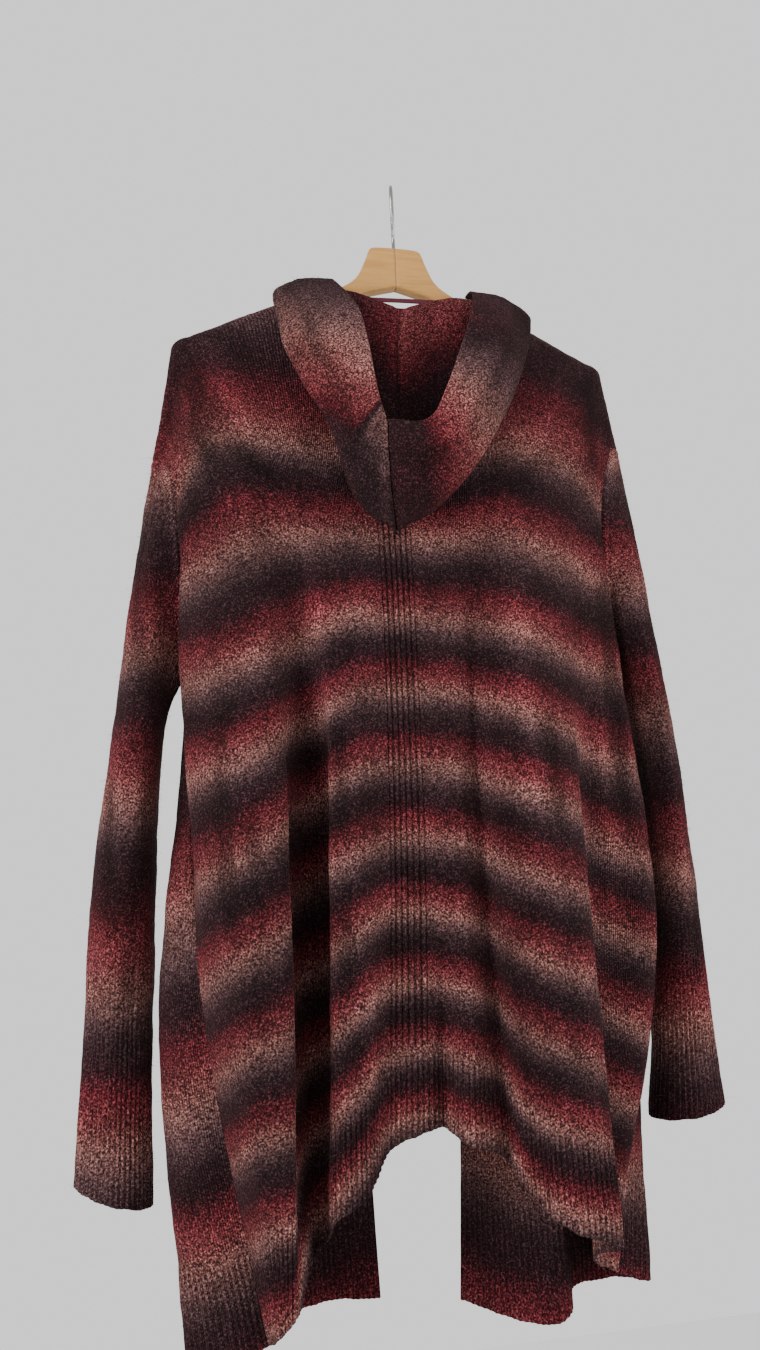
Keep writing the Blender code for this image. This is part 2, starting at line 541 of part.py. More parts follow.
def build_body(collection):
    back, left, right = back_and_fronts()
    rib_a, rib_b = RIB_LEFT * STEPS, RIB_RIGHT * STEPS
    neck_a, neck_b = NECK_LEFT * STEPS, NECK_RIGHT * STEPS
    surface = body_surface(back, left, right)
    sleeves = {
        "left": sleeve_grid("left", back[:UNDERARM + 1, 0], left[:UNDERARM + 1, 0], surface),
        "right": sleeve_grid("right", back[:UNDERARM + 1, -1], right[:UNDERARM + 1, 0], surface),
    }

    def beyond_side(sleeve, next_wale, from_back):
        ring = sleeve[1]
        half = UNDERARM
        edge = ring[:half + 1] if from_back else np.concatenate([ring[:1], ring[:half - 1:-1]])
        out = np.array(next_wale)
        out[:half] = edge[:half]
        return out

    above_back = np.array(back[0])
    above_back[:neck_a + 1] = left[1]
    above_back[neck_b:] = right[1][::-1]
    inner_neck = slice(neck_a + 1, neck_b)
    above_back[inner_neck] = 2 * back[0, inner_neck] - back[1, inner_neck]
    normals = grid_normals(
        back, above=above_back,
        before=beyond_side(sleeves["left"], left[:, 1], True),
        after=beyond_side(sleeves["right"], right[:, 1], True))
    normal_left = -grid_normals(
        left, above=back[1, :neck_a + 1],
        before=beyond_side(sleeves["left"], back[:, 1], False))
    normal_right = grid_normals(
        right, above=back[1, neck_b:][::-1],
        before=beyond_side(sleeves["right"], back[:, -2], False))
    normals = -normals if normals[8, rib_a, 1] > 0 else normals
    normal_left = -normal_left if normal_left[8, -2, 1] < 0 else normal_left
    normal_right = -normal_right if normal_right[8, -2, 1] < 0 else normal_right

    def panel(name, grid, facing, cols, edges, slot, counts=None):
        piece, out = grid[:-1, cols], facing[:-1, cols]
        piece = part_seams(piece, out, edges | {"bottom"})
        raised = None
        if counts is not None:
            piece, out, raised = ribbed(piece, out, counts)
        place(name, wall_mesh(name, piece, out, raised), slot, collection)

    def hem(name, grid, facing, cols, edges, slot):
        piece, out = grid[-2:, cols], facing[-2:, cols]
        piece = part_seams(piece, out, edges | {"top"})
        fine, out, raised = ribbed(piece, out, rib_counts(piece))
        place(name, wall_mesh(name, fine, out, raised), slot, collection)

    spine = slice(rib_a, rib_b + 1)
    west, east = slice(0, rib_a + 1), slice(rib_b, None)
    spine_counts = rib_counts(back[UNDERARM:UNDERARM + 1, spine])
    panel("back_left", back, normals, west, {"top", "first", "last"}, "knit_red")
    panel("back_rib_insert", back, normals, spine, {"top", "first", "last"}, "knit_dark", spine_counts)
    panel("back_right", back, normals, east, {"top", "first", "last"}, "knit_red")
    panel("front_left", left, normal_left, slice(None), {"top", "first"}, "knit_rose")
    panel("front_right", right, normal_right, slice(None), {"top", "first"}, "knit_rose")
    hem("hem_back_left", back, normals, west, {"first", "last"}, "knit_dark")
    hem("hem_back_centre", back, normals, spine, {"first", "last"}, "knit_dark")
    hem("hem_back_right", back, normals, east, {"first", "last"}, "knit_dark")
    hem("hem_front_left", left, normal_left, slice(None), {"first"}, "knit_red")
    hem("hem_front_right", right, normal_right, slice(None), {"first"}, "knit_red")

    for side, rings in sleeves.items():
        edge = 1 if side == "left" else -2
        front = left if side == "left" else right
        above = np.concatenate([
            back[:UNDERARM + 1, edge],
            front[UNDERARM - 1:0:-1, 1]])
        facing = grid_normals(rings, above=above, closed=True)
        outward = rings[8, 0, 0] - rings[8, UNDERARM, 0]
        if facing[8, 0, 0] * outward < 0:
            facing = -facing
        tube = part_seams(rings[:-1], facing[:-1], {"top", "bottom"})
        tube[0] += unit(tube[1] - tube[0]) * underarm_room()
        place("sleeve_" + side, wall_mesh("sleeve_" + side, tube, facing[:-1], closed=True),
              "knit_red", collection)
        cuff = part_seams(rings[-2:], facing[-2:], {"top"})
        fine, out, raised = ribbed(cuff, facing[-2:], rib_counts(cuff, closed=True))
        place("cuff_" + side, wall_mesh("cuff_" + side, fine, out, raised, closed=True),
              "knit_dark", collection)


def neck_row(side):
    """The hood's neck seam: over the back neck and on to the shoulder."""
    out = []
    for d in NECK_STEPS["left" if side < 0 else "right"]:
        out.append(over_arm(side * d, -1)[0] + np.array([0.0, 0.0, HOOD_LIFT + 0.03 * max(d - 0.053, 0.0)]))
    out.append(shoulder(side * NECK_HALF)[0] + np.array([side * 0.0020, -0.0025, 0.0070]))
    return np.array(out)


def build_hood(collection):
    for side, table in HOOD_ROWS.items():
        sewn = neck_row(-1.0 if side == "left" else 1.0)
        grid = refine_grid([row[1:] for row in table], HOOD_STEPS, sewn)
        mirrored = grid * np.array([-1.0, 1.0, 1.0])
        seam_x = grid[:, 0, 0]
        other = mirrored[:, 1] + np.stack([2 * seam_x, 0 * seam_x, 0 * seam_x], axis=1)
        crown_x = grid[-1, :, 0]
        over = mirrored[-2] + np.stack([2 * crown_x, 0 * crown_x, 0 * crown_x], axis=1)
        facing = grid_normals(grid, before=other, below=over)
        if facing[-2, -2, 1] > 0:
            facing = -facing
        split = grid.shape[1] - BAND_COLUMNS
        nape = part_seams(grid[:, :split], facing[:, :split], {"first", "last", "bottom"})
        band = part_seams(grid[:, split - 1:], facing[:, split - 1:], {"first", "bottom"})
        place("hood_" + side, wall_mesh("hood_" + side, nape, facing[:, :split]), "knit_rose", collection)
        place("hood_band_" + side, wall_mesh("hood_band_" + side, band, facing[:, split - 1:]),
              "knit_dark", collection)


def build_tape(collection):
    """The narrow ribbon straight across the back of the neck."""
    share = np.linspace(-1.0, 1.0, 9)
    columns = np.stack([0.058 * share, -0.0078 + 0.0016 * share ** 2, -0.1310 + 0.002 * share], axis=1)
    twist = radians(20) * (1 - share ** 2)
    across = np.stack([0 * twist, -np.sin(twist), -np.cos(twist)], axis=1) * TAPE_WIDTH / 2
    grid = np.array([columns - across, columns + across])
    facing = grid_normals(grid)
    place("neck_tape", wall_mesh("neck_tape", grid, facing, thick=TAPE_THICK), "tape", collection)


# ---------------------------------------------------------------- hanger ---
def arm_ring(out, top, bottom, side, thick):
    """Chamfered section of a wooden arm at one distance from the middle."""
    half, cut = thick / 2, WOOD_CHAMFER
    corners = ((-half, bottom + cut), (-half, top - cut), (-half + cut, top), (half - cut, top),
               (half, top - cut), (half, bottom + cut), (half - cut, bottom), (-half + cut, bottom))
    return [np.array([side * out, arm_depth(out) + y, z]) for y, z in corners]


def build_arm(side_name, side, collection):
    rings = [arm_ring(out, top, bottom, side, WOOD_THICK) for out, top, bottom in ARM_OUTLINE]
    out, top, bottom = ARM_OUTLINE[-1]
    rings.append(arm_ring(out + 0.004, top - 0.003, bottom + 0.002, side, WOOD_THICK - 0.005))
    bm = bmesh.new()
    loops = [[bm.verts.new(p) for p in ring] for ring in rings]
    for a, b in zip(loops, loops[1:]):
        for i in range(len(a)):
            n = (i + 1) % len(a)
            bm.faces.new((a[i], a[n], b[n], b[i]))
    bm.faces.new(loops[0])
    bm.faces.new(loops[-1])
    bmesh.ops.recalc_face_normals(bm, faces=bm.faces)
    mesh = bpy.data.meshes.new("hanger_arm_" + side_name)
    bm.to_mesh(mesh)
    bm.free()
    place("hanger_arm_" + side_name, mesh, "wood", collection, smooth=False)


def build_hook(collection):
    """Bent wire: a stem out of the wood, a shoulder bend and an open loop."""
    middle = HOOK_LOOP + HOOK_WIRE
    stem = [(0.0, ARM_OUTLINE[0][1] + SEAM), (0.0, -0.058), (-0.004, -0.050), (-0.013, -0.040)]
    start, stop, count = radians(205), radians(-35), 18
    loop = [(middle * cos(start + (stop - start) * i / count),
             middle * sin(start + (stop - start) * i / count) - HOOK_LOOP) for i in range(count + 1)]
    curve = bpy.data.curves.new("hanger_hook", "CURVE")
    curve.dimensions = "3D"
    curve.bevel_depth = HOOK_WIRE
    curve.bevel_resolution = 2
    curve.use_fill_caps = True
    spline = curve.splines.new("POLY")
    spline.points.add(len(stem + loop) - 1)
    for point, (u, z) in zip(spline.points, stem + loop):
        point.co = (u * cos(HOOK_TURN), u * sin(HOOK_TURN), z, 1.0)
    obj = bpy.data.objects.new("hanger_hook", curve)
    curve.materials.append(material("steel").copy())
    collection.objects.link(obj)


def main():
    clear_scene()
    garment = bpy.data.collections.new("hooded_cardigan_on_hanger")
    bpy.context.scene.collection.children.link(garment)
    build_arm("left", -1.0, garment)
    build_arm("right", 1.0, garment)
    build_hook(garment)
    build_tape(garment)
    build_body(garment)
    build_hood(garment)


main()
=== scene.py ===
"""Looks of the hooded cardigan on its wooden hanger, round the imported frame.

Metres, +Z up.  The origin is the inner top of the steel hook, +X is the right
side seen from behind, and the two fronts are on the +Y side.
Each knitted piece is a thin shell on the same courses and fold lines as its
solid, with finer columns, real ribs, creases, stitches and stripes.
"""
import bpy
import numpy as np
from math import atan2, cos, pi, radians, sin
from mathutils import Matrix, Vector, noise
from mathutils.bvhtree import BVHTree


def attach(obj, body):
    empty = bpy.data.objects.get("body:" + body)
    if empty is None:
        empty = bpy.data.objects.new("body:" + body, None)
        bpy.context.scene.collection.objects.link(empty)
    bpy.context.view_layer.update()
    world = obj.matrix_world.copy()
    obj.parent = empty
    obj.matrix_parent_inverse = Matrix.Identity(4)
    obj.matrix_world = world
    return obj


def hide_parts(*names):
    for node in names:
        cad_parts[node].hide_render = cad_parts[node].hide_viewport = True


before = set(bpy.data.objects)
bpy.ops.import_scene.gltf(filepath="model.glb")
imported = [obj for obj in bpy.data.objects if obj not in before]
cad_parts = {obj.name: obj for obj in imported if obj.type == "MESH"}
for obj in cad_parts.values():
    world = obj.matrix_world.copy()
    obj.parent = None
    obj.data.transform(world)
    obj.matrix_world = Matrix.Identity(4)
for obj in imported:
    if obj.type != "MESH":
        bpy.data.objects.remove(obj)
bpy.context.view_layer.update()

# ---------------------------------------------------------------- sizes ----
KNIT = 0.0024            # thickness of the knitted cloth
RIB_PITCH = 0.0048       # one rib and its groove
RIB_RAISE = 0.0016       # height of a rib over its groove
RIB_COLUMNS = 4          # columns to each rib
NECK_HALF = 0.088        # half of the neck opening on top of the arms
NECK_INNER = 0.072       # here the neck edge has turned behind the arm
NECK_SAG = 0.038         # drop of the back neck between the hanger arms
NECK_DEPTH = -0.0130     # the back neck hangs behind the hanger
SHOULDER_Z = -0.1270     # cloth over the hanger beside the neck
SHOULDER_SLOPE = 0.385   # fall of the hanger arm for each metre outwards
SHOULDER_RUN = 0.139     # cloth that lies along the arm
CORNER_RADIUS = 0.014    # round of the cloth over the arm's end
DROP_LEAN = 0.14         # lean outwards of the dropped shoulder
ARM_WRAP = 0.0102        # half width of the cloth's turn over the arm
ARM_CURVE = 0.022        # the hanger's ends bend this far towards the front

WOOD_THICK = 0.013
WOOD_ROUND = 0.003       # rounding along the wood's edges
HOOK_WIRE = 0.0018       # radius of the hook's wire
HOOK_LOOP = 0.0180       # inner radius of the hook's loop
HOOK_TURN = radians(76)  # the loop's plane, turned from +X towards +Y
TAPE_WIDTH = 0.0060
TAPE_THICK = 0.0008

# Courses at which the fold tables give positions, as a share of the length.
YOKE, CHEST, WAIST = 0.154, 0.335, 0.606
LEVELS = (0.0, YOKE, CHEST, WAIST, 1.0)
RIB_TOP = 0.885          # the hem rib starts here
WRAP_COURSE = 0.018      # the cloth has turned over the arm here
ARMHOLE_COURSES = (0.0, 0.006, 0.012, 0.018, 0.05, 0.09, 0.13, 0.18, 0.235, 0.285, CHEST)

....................

Reproduce exactly the lines from the one containing "bm.to_mesh(mesh)" through the one containing "obj.matrix_parent_inverse = Matrix.Identity(4)", inclusive, and nothing else.

    bm.to_mesh(mesh)
    bm.free()
    place("hanger_arm_" + side_name, mesh, "wood", collection, smooth=False)


def build_hook(collection):
    """Bent wire: a stem out of the wood, a shoulder bend and an open loop."""
    middle = HOOK_LOOP + HOOK_WIRE
    stem = [(0.0, ARM_OUTLINE[0][1] + SEAM), (0.0, -0.058), (-0.004, -0.050), (-0.013, -0.040)]
    start, stop, count = radians(205), radians(-35), 18
    loop = [(middle * cos(start + (stop - start) * i / count),
             middle * sin(start + (stop - start) * i / count) - HOOK_LOOP) for i in range(count + 1)]
    curve = bpy.data.curves.new("hanger_hook", "CURVE")
    curve.dimensions = "3D"
    curve.bevel_depth = HOOK_WIRE
    curve.bevel_resolution = 2
    curve.use_fill_caps = True
    spline = curve.splines.new("POLY")
    spline.points.add(len(stem + loop) - 1)
    for point, (u, z) in zip(spline.points, stem + loop):
        point.co = (u * cos(HOOK_TURN), u * sin(HOOK_TURN), z, 1.0)
    obj = bpy.data.objects.new("hanger_hook", curve)
    curve.materials.append(material("steel").copy())
    collection.objects.link(obj)


def main():
    clear_scene()
    garment = bpy.data.collections.new("hooded_cardigan_on_hanger")
    bpy.context.scene.collection.children.link(garment)
    build_arm("left", -1.0, garment)
    build_arm("right", 1.0, garment)
    build_hook(garment)
    build_tape(garment)
    build_body(garment)
    build_hood(garment)


main()
=== scene.py ===
"""Looks of the hooded cardigan on its wooden hanger, round the imported frame.

Metres, +Z up.  The origin is the inner top of the steel hook, +X is the right
side seen from behind, and the two fronts are on the +Y side.
Each knitted piece is a thin shell on the same courses and fold lines as its
solid, with finer columns, real ribs, creases, stitches and stripes.
"""
import bpy
import numpy as np
from math import atan2, cos, pi, radians, sin
from mathutils import Matrix, Vector, noise
from mathutils.bvhtree import BVHTree


def attach(obj, body):
    empty = bpy.data.objects.get("body:" + body)
    if empty is None:
        empty = bpy.data.objects.new("body:" + body, None)
        bpy.context.scene.collection.objects.link(empty)
    bpy.context.view_layer.update()
    world = obj.matrix_world.copy()
    obj.parent = empty
    obj.matrix_parent_inverse = Matrix.Identity(4)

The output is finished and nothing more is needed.